Travel by car, caravan, or 4WD across the Northern Territory, and the diversity of the landscape will astound you. The Northern Territory is like no other place on Earth – from the red desert sands of Uluru, to tropical Kakadu National Park, to the azure waters of Darwin Harbour, you’ll tread some of the country’s most iconic touring routes. Along the way you’ll discover a region rich in ancient art and culture, pioneering history, extraordinary wildlife, and some of the most incredible sunsets you’re ever likely to see.
The Northern Territory is a vast landscape and in order to explore it properly, you must be prepared and well organised before setting off. Set aside time for rest stops, work out where you’ll get petrol, and do your research. Know how to change a tyre and consider picking up an emergency radio device. The last thing you want is to be stranded in the middle of nowhere, far away from water and fuel.
When choosing your route, consider what it is you want to get out of your road trip. With such diversity, there’s a route to suit everyone:
If going back to nature sounds like your kind of holiday, consider travelling the Nature’s Way. Follow the long, winding route from Darwin through World Heritage-listed Kakadu National Park, and onto Litchfield and Nitmuluk National Parks. The journey should take around five days and will take you past wetlands, gorges, waterfalls, and waterholes – perfect for photography, wildlife, and birdwatching enthusiasts. Swim at Edith or Wangi Falls, travel by canoe through Katherine Gorge, and marvel at the fascinating termite mounds.
Drive the loop from Alice Springs and discover some of Australia’s most iconic natural landmarks, including Uluru, Kata Tjuta, King’s Canyon and the West Macdonnell Ranges. Over 6 days you’ll travel through red desert sands, spinifex and mulga forest, as well as lush valleys and imposing gorges. Take a camel ride around the base of Australia’s most famous rock, explore the region via helicopter, or take a quad bike through bush tracks and dry sandy river beds.
Arnhem Land is considered one of Australia’s last unspoilt areas, and in order to explore the region you must first acquire a permit from the Northern Land Council. This is to ensure the beauty of the region is preserved. On route you will experience traditional Aboriginal life and learn a great deal about authentic Aboriginal culture. This is the land where the didgeridoo originated, so make sure you visit the local art and craft galleries to secure an authentic souvenir.

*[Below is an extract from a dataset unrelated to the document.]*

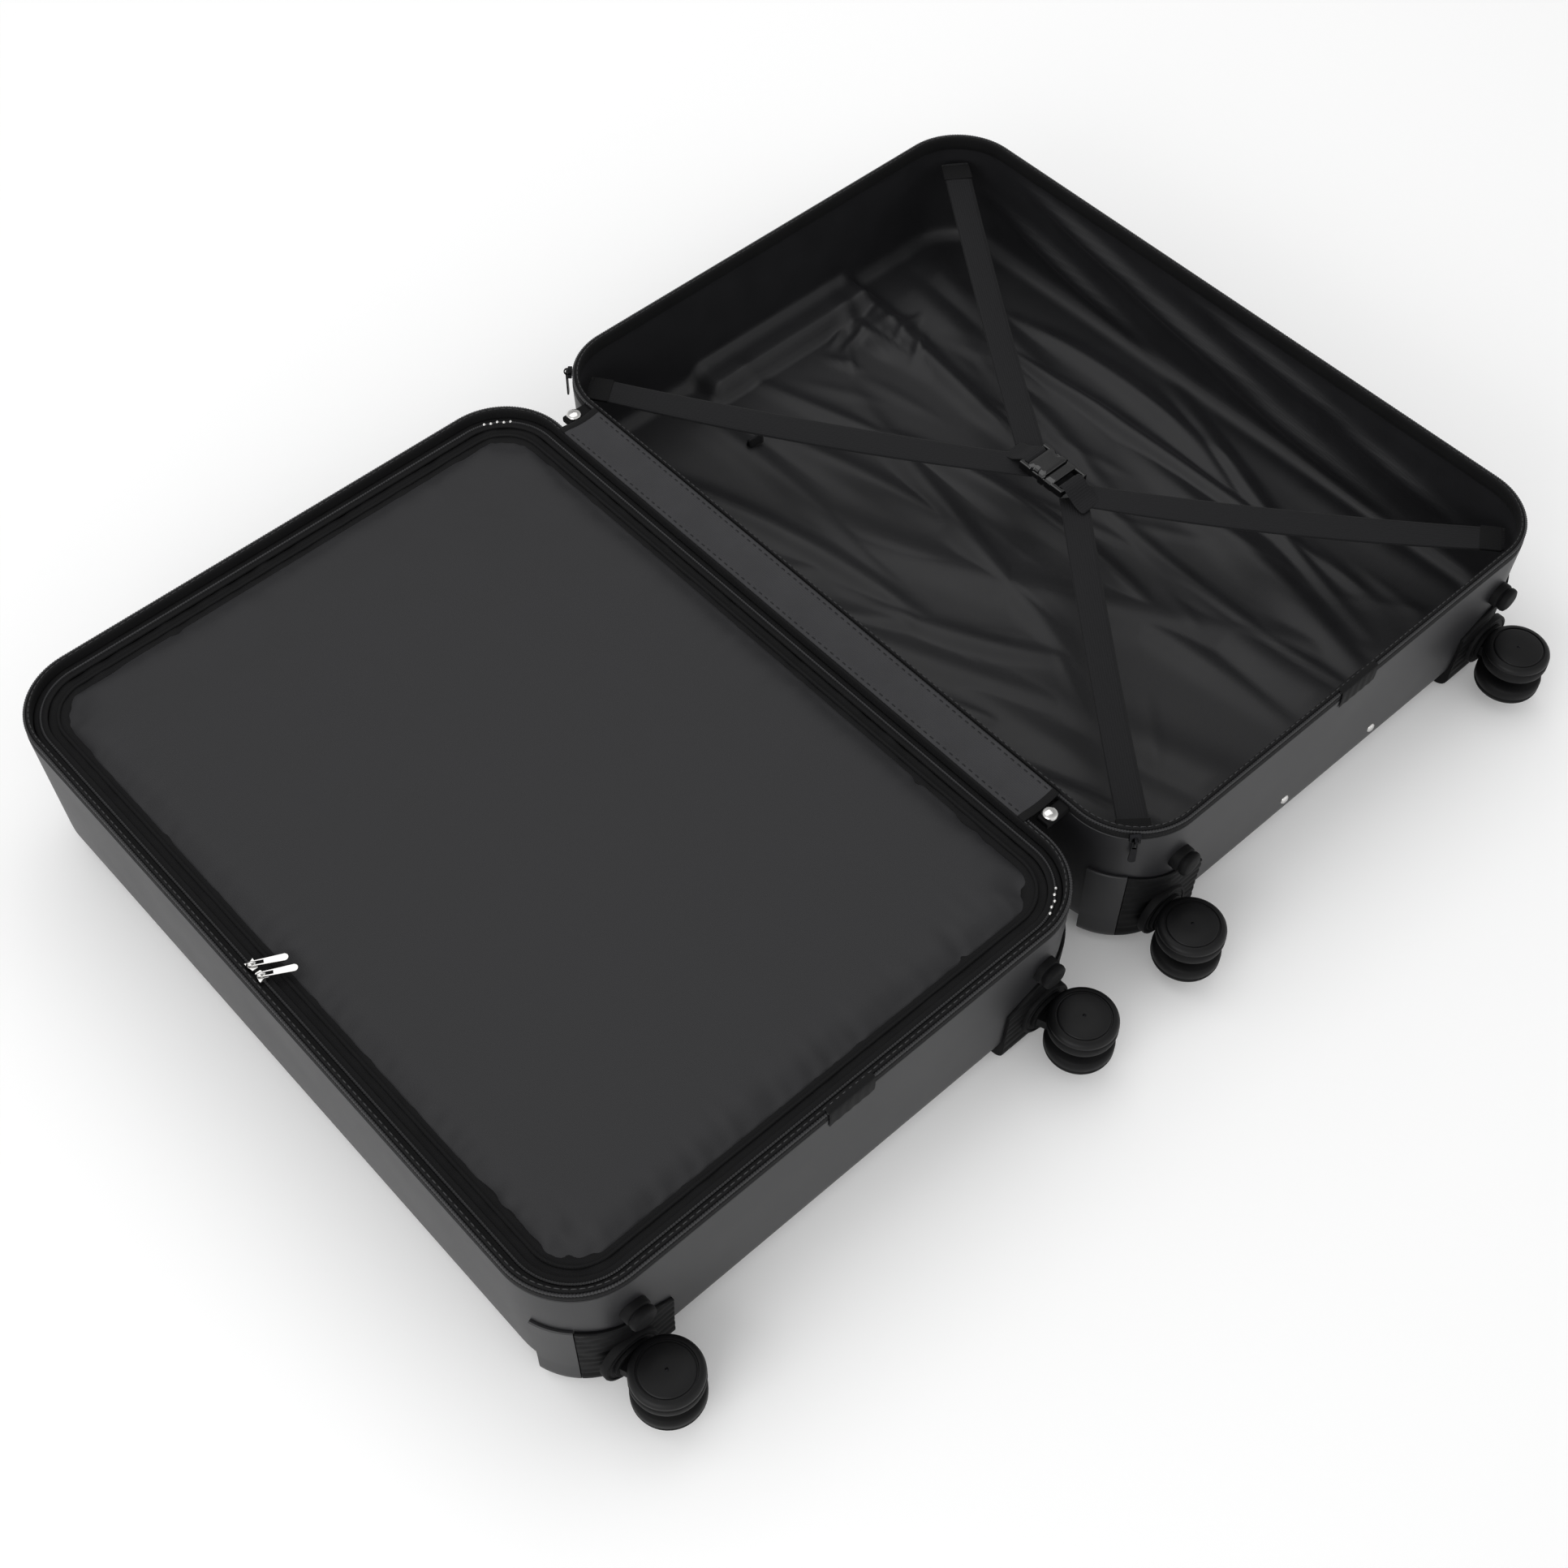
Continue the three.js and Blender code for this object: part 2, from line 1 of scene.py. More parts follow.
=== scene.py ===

After exploring the George Brown Darwin Botanic Gardens, home to magnificent displays of orchids, palms, bamboo, waterfalls and ponds, travel roughly 80 km north to explore the dense rainforests, sandy beaches, mangroves, and rockpools of the Tiwi Islands. The islands have been isolated from the Australian mainland since the last ice age, and a number of plants and invertebrates are found nowhere else.
The Bird Watcher
Home to more than 400 species of birds, the Darwin region is a bird watcher’s paradise. Between the harbour, mangrove-lined creeks, billabongs, savannah woodlands, and seasonal wetlands, the diverse habitats house millions of birds, including the Azure Kingfisher, Black Kites, and Yellow Orioles. If exploring it all sounds overwhelming, try packing 4 days of exploration into 4 hours, and visit the Territory Wildlife Park.
The Beach Lover
Darwin has a range of beautiful beaches, some of which are located right in the city. Mindil Beach offers some spectacular sunsets, but it can be very crowded in the evening with hundreds of people waiting eagerly to capture the colourful sky. If you prefer something quieter and you have a 4WD handy, travel the long route from Darwin to Cobourg Peninsula, made up of Gurig National Park and Cobourg Marine Park. The setting is idyllic, the fish abundant, the sunsets spectacular, and people are sparse.
The Young Family
When travelling with a young family, safety is a must, but adventure is just as important. Katherine and its surrounds are full of natural wonder, a place where the outback meets the tropics. Activities to try include barra feeding, an outback stockman’s camp, and the Mataranka Thermal Pool. For total isolation, explore Lorella Springs Wilderness Park, or learn about Aboriginal culture at the Nitmiluk National Park Visitor Centre.
If you’re after a unique romantic escape, you can’t go past Australia’s Top End. Arnhem Land is mystical and magical, breathtakingly beautiful, and is the heart of the country. Alternatively you could enjoy a fine dining experience at Uluru, take a shower in Katherine’s 17 Mile Falls, soak up the multicultural lifestyle in Darwin, or cruise down the Mary River Wetlands and spot wildlife, birds, and fish unique to the region.
The Explorer’s Way extends from Darwin to Adelaide and was blazed in the 1860s for the Overland Telegraph. Along the way you’ll discover historic outback pubs, towns buzzing with activity, World Heritage-listed sites, the spectacular Katherine Gorge, and the subterranean mining town of Coober Pedy. Learn about the Gold Rush in Tennant Creek, marvel at the Devils Marbles, and cool off in the refreshing waterholes of Litchfield National Park.